LA CONGELACIÓN DE LA MODERNIDAD
Cabe preguntarse si existe vida literaria, talento, algún signo de escritura, en las obras anteriores o posteriores de un autor eclipsado por un éxito mayúsculo. Esta pregunta ya me la formulé con Chuck Palahniuk tras su exitosa Club de lucha –y afortunadamente la respuesta fue afirmativa–. Me atrevo a decir que el resto de sus novelas son mucho más sobresalientes que el debut que lo encumbró. Siguiendo con algunos de los representantes de la llamada Generation X, me he planteado la misma duda con otro de sus grandes autores, Bret Easton Ellis: ¿cabía esperar algo decente antes o después de la abrumadoramente exitosa American Psycho? El problema era mío, desde luego, causa de mi ignorancia supina: aunque, obviamente, las andanzas del asesino en serie Bateman lo habían encumbrado mundialmente, ya su primera novela, Menos que cero, había sido un triunfo literario en los Estados Unidos.
Y
motivos para ello, para ser un texto magnífico, no le faltan, hasta el punto
que deja a la exitosa American Psycho como
una obrita menor que sólo cobra sentido si se lee en paralelo, o buscándole
interpretación junto al Infierno de
la Divina Comedia de Dante, asunto al
que dedicaré otra entrada más adelante en esta misma bitácora. En efecto, el
estilo de Menos que cero ya presenta
a un escritor debutante que ha sabido encontrar una aterradora voz propia,
vestida con algunos recursos demoledores: la distancia, el automatismo, la
frialdad y la indiferencia en la narración de unos sucesos que se presentan
casi como planos o secuencias, como retales o retazos, como video clips fugaces
que golpean al lector una y otra vez, página tras página, en una concatenación
fulgurante de hastío, drogas, violencia, sexo y amargura sin sentido que
revuelven el estómago.
Clay, el protagonista, es un universitario que
ha regresado a casa por las vacaciones de navidad. El panorama que se encuentra
en Los Ángeles es demoledor. Todo lo que ocurre en su mundo sucede de una
manera automática, desprovista de sentido, de alma, de aura, de sensaciones, y
ocurre porque así tiene que ocurrir, sin más, en un remedo de relaciones
humanas que son como cáscaras o sucedáneos, desde las paterno y materno
filiales, pasando por las que se establecen entre hermanos, hasta las de
pareja. El sexo es mecánico, las drogas lo inundan todo, y el dinero es el
único imperativo que mueve las ideas de los personajes. En ese caldo de cultivo,
prolifera la prostitución de componente sádico, e incluso el consumo de
pornografía hardcore, llegando hasta
las snuff movies. El mundo de Clay es
un mundo de lujo que oculta tras sus gafas de sol un vertedero de depravación.

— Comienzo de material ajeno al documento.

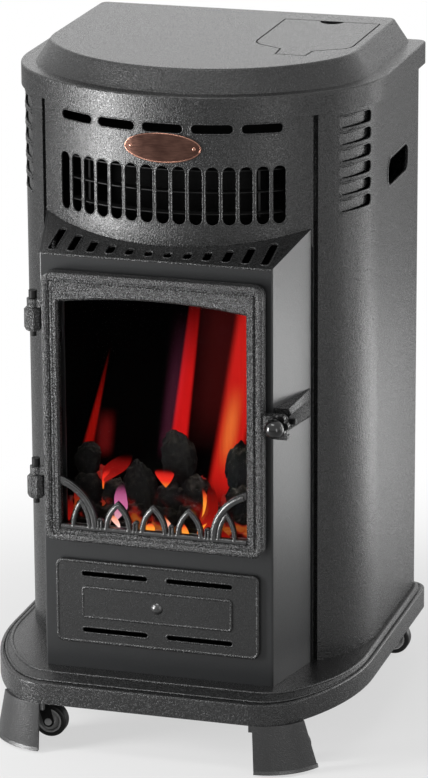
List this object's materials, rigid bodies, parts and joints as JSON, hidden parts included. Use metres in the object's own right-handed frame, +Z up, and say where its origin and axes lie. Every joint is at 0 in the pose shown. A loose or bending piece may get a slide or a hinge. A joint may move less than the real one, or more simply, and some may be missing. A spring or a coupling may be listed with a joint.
{
  "type": "portable gas cabinet heater",
  "caption": "Wheeled cabinet heater with a bowed louvred front, a hinged cast fire door over a coal-effect burner, a bevelled lid with a control flap and a lift-off back.",
  "frame": {"origin": "centre of the footprint, on the floor under the castors", "axes": "+Z up, -Y towards the fire door, +X to the right seen from the front"},
  "size_m": [0.443, 0.4514, 0.79],
  "materials": {
    "hammered_paint": "hammered anthracite enamel",
    "satin_paint": "satin grey metallic paint",
    "cast_paint": "textured casting, anthracite paint",
    "black_gloss": "glossy black",
    "black_plastic": "matte black",
    "grey_plastic": "matte grey",
    "copper": "brushed copper tone",
    "zinc": "zinc plated",
    "bright_steel": "bright rolled sheet",
    "black_steel": "black heat-proof paint",
    "fire_glass": "ceramic glass",
    "rope": "glass-fibre rope",
    "ceramic": "fired ceramic fibre",
    "brass": "machined brass",
    "tyre": "smooth"
  },
  "bodies": {
    "cabinet": {"plinth": "hammered_paint", "front_leg_left": "hammered_paint", "front_leg_right": "hammered_paint", "castor_mounts": "zinc", "base_pan": "black_steel", "side_panel_left": "satin_paint", "side_panel_right": "satin_paint", "upper_front_panel": "hammered_paint", "badge_plate": "copper", "badge_rivets": "copper", "firebox_surround": "hammered_paint", "top_grille": "hammered_paint", "lower_vent_panel": "hammered_paint", "lid_top": "satin_paint", "control_tray": "black_steel", "gas_valve": "brass", "igniter_body": "black_plastic", "feed_pipe": "zinc", "hose_tail": "brass", "hinge_brackets": "cast_paint", "hinge_pins": "black_steel", "firebox_liner": "black_steel", "reflector": "bright_steel", "coal_bed": "ceramic", "burner_tray": "zinc", "pilot_assembly": "bright_steel", "heat_shield": "bright_steel", "baffle_strips": "bright_steel", "rear_frame": "satin_paint", "latch_keeper": "satin_paint", "panel_screws": "black_steel"},
    "door": {"door_frame": "cast_paint", "door_tracery": "cast_paint", "door_glass": "fire_glass", "glass_clips": "zinc", "door_seal": "rope"},
    "latch": {"latch_spindle": "black_steel", "latch_ball": "black_gloss"},
    "flap": {"control_flap": "satin_paint"},
    "spindle": {"valve_spindle": "brass"},
    "knob": {"control_knob": "black_plastic"},
    "button": {"igniter_button": "grey_plastic"},
    "back_panel": {"rear_panel": "satin_paint"},
    "swivel_fl": {"castor_fork_fl": "zinc", "castor_axle_fl": "zinc"},
    "wheel_fl": {"castor_hub_fl": "grey_plastic", "castor_tyre_fl": "tyre"},
    "swivel_fr": {"castor_fork_fr": "zinc", "castor_axle_fr": "zinc"},
    "wheel_fr": {"castor_hub_fr": "grey_plastic", "castor_tyre_fr": "tyre"},
    "swivel_bl": {"castor_fork_bl": "zinc", "castor_axle_bl": "zinc"},
    "wheel_bl": {"castor_hub_bl": "grey_plastic", "castor_tyre_bl": "tyre"},
    "swivel_br": {"castor_fork_br": "zinc", "castor_axle_br": "zinc"},
    "wheel_br": {"castor_hub_br": "grey_plastic", "castor_tyre_br": "tyre"}
  },
  "joints": [
    {"name": "door_hinge", "type": "hinge", "parent": "cabinet", "child": "door", "pos_m": [-0.141, -0.1775, 0.409], "axis": [0, 0, -1], "range_deg": [0, 110]},
    {"name": "latch_turn", "type": "hinge", "parent": "door", "child": "latch", "pos_m": [0.1475, -0.1775, 0.409], "axis": [0, 1, 0], "range_deg": [0, 90]},
    {"name": "flap_hinge", "type": "hinge", "parent": "cabinet", "child": "flap", "pos_m": [0.1135, -0.004, 0.7842], "axis": [1, 0, 0], "range_deg": [0, 100]},
    {"name": "knob_turn", "type": "hinge", "parent": "cabinet", "child": "spindle", "pos_m": [0.12, 0.11, 0.765], "axis": [0, 0, -1], "range_deg": [0, 225]},
    {"name": "knob_push", "type": "slide", "parent": "spindle", "child": "knob", "axis": [0, 0, -1], "range_m": [0, 0.003], "stiffness_N_per_m": 800, "springref_m": -0.002},
    {"name": "igniter_push", "type": "slide", "parent": "cabinet", "child": "button", "axis": [0, 0, -1], "range_m": [0, 0.004], "stiffness_N_per_m": 800, "springref_m": -0.002},
    {"name": "rear_panel_lift_off", "type": "slide", "parent": "cabinet", "child": "back_panel", "axis": [0, 1, 0], "range_m": [0, 0.35]},
    {"name": "castor_swivel_fl", "type": "hinge", "parent": "cabinet", "child": "swivel_fl", "pos_m": [-0.146, -0.165, 0.045], "axis": [0, 0, 1], "continuous": true},
    {"name": "wheel_roll_fl", "type": "hinge", "parent": "swivel_fl", "child": "wheel_fl", "pos_m": [-0.1325, -0.165, 0.02], "axis": [0, 1, 0], "continuous": true},
    {"name": "castor_swivel_fr", "type": "hinge", "parent": "cabinet", "child": "swivel_fr", "pos_m": [0.146, -0.165, 0.045], "axis": [0, 0, 1], "continuous": true},
    {"name": "wheel_roll_fr", "type": "hinge", "parent": "swivel_fr", "child": "wheel_fr", "pos_m": [0.1595, -0.165, 0.02], "axis": [0, 1, 0], "continuous": true},
    {"name": "castor_swivel_bl", "type": "hinge", "parent": "cabinet", "child": "swivel_bl", "pos_m": [-0.1715, 0.204, 0.045], "axis": [0, 0, 1], "continuous": true},
    {"name": "wheel_roll_bl", "type": "hinge", "parent": "swivel_bl", "child": "wheel_bl", "pos_m": [-0.158, 0.204, 0.02], "axis": [0, 1, 0], "continuous": true},
    {"name": "castor_swivel_br", "type": "hinge", "parent": "cabinet", "child": "swivel_br", "pos_m": [0.1715, 0.204, 0.045], "axis": [0, 0, 1], "continuous": true},
    {"name": "wheel_roll_br", "type": "hinge", "parent": "swivel_br", "child": "wheel_br", "pos_m": [0.185, 0.204, 0.02], "axis": [0, 1, 0], "continuous": true}
  ]
}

Un mundo que necesita de psiquiatras y cócteles para poder sobrellevarse, un
mundo de coches de lujo, de clubs de campo y putos para sostenerse, así como de canales de video clips y
pinchazos de heroína con los que sustituir la decepcionante realidad podrida
hasta las raíces.
Entre
la high class de Los Ángeles,
conformada por cineastas, artistas, modelos y miembros de una sofisticada jet-set alcoholizada, campan a sus
anchas los trapicheos de los camellos (muchos personajes tienen su propio dealer), los prostitutos del comercio del
sexo masculino, las agencias de acompañantes que son mucho más que eso, y los grupos de rock and roll con sus groupies como excusa de sexo, alcohol y
drogas conseguidas y consumidas a gran velocidad. A todo ello asiste Clay, como
el resto de los personajes de la novela, y por supuesto el propio lector, desde
el pasmo alucinado, con una visión gélida y congelada. Todos se mueven en un
compás robótico, como maniquíes, narrados desde una distancia automática que,
lejos de disminuir el dolor de la herida, aumenta el grado del daño. Un daño helado, desalmado, cruel, ilógico, inhumano y deshumanizado, insensible, un dolor de papelinas, de rayas de coca: de morgue.